Stated goal: Locate the line containing "before = set(bpy.data.objects)", then please write out that line and all the lines below it in the entries exactly.

Raw records:
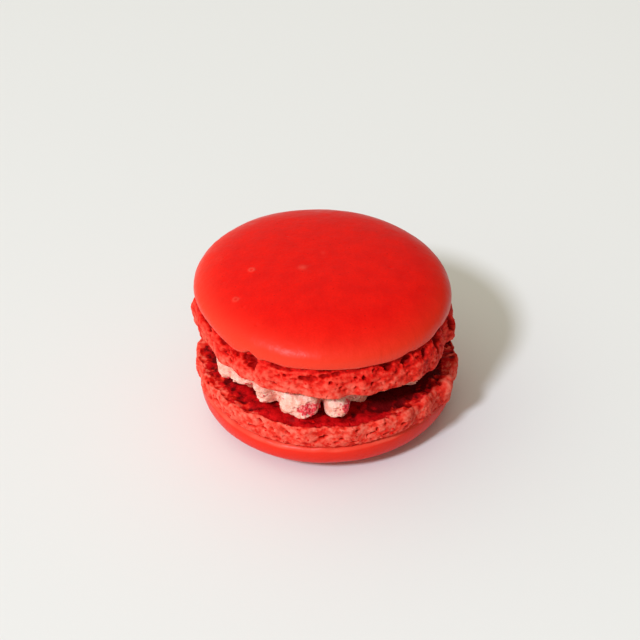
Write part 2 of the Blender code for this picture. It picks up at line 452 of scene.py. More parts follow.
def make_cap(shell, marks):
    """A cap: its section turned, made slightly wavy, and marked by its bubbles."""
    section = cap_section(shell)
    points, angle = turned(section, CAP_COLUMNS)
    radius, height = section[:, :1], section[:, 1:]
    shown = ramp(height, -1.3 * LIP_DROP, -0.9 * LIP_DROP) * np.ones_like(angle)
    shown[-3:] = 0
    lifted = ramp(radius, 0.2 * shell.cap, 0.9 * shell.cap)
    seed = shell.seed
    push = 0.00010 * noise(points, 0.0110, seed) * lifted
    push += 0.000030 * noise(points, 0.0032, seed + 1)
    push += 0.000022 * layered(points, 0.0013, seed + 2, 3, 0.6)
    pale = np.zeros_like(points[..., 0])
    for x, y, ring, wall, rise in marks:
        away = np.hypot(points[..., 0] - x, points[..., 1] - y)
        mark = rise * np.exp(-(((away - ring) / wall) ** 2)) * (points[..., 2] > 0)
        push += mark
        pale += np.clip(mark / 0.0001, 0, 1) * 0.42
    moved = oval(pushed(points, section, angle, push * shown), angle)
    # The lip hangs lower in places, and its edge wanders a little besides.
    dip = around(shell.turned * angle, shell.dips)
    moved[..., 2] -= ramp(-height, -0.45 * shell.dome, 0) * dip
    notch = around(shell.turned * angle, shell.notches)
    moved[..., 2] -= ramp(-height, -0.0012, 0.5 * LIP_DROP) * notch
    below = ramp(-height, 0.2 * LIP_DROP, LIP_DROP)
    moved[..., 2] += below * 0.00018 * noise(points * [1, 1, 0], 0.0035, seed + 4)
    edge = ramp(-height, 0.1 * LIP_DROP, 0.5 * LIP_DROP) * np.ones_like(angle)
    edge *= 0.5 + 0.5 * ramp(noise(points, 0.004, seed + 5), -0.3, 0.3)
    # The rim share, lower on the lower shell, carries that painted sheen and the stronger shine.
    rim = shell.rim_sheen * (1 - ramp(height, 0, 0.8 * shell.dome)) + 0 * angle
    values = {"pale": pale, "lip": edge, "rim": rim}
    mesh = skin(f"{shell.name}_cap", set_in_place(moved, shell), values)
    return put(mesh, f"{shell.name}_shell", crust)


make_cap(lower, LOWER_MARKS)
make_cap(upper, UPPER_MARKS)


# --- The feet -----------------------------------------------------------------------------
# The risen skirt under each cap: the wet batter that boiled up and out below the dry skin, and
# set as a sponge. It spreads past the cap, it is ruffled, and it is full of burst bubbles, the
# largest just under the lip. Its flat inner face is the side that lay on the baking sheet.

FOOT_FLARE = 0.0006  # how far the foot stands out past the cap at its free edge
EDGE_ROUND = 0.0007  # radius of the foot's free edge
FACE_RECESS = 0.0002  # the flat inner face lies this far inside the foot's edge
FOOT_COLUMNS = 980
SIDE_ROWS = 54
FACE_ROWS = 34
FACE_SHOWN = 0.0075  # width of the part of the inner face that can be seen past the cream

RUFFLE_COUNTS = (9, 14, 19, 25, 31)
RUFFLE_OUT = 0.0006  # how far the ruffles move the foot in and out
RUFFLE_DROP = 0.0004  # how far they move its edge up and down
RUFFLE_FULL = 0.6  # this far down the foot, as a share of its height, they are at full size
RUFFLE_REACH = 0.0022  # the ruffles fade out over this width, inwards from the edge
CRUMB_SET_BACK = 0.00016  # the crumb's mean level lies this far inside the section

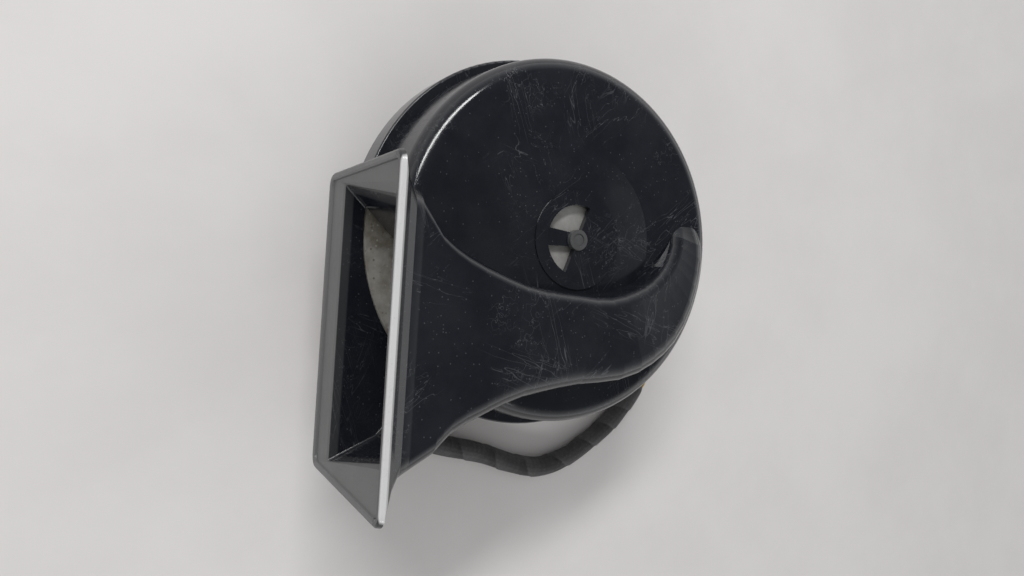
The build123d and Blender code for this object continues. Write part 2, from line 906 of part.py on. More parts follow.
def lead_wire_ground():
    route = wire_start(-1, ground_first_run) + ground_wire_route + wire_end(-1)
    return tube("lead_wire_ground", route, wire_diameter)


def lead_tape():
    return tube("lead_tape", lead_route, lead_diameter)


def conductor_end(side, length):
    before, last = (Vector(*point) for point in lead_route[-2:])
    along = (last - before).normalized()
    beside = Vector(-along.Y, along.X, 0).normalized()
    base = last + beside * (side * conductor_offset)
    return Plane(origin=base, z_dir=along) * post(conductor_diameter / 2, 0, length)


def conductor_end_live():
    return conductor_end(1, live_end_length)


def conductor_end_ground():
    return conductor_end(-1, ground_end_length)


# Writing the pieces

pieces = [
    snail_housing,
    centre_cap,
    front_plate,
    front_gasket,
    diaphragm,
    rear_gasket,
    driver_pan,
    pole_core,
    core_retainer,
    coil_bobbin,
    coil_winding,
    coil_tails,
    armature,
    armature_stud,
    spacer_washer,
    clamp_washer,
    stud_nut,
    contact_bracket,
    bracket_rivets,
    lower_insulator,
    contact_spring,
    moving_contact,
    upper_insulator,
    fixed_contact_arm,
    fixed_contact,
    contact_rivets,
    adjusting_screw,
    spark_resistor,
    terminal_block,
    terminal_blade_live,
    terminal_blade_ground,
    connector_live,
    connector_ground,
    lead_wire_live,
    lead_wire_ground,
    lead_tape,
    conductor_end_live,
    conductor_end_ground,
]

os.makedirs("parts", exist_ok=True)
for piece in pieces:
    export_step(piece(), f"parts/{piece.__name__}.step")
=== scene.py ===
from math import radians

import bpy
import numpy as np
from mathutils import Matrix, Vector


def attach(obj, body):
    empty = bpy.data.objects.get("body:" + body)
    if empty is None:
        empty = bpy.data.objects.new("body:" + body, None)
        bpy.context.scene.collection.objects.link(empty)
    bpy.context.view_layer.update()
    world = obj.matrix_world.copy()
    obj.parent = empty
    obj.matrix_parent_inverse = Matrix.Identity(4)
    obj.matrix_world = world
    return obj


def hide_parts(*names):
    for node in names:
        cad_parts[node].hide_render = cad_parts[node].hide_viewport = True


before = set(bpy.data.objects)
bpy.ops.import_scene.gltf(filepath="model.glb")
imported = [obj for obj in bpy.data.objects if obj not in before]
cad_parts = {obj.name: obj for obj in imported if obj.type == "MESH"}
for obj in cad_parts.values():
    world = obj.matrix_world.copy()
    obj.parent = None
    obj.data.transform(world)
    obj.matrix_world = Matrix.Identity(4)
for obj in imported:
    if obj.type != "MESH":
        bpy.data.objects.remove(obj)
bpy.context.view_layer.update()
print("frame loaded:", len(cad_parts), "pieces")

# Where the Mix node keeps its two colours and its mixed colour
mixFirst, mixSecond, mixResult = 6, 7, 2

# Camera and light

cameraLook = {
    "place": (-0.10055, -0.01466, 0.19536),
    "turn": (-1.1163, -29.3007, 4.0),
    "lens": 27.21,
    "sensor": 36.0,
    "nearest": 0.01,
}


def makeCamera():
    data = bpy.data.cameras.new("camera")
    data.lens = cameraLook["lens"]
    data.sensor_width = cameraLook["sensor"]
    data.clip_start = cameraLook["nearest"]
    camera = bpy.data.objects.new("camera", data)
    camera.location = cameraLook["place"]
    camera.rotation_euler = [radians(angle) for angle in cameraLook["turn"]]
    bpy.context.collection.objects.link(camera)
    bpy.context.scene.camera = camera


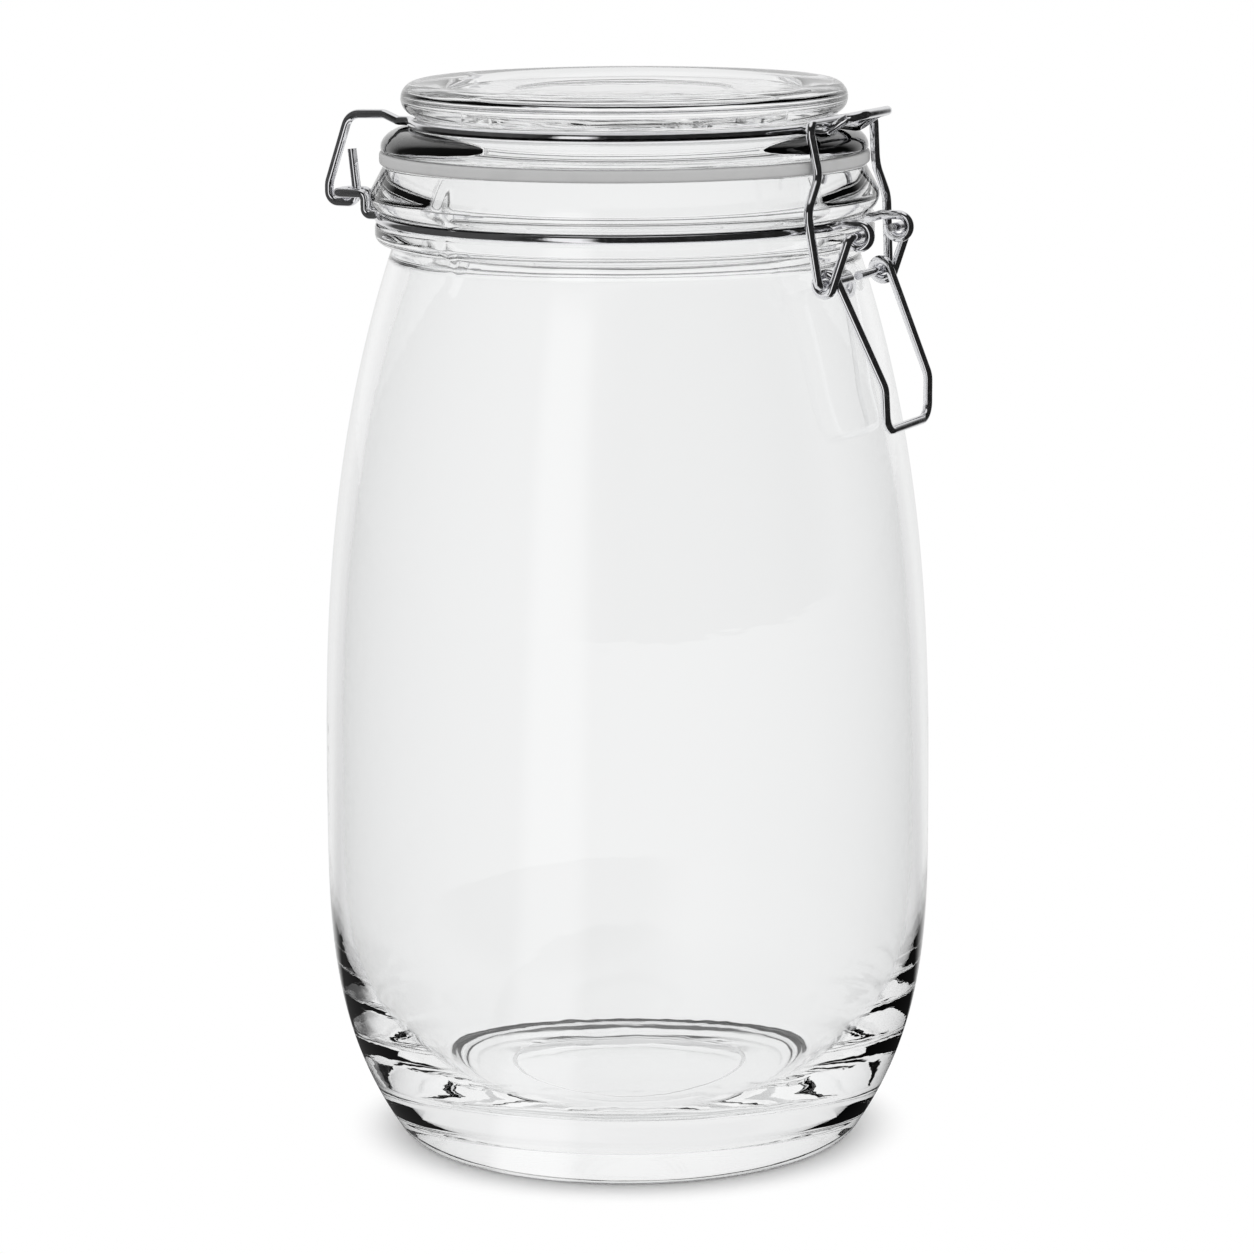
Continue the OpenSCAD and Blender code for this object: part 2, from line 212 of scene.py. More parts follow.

Task result:
before = set(bpy.data.objects)
bpy.ops.import_scene.gltf(filepath="model.glb")
imported = [obj for obj in bpy.data.objects if obj not in before]
cad_parts = {obj.name: obj for obj in imported if obj.type == "MESH"}
for obj in cad_parts.values():
    world = obj.matrix_world.copy()
    obj.parent = None
    obj.data.transform(world)
    obj.matrix_world = Matrix.Identity(4)
for obj in imported:
    if obj.type != "MESH":
        bpy.data.objects.remove(obj)
bpy.context.view_layer.update()
print("frame loaded:", len(cad_parts), "pieces")

# Where the Mix node keeps its two colours and its mixed colour
mixFirst, mixSecond, mixResult = 6, 7, 2

# Camera and light

cameraLook = {
    "place": (-0.10055, -0.01466, 0.19536),
    "turn": (-1.1163, -29.3007, 4.0),
    "lens": 27.21,
    "sensor": 36.0,
    "nearest": 0.01,
}


def makeCamera():
    data = bpy.data.cameras.new("camera")
    data.lens = cameraLook["lens"]
    data.sensor_width = cameraLook["sensor"]
    data.clip_start = cameraLook["nearest"]
    camera = bpy.data.objects.new("camera", data)
    camera.location = cameraLook["place"]
    camera.rotation_euler = [radians(angle) for angle in cameraLook["turn"]]
    bpy.context.collection.objects.link(camera)
    bpy.context.scene.camera = camera


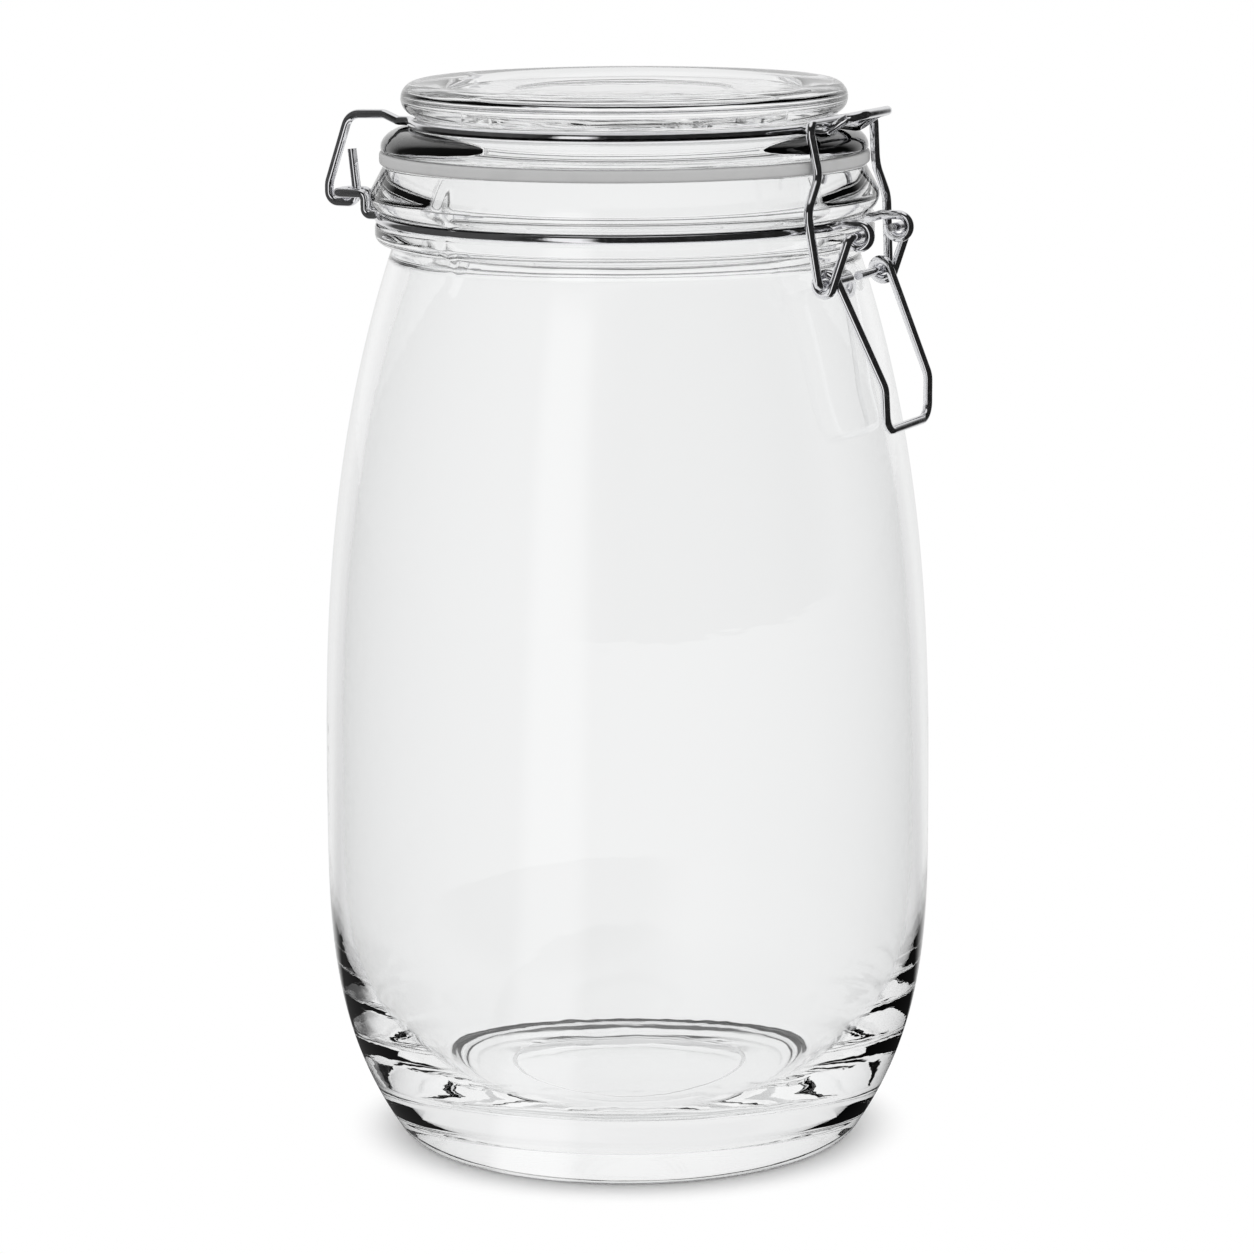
Continue the OpenSCAD and Blender code for this object: part 2, from line 212 of scene.py. More parts follow.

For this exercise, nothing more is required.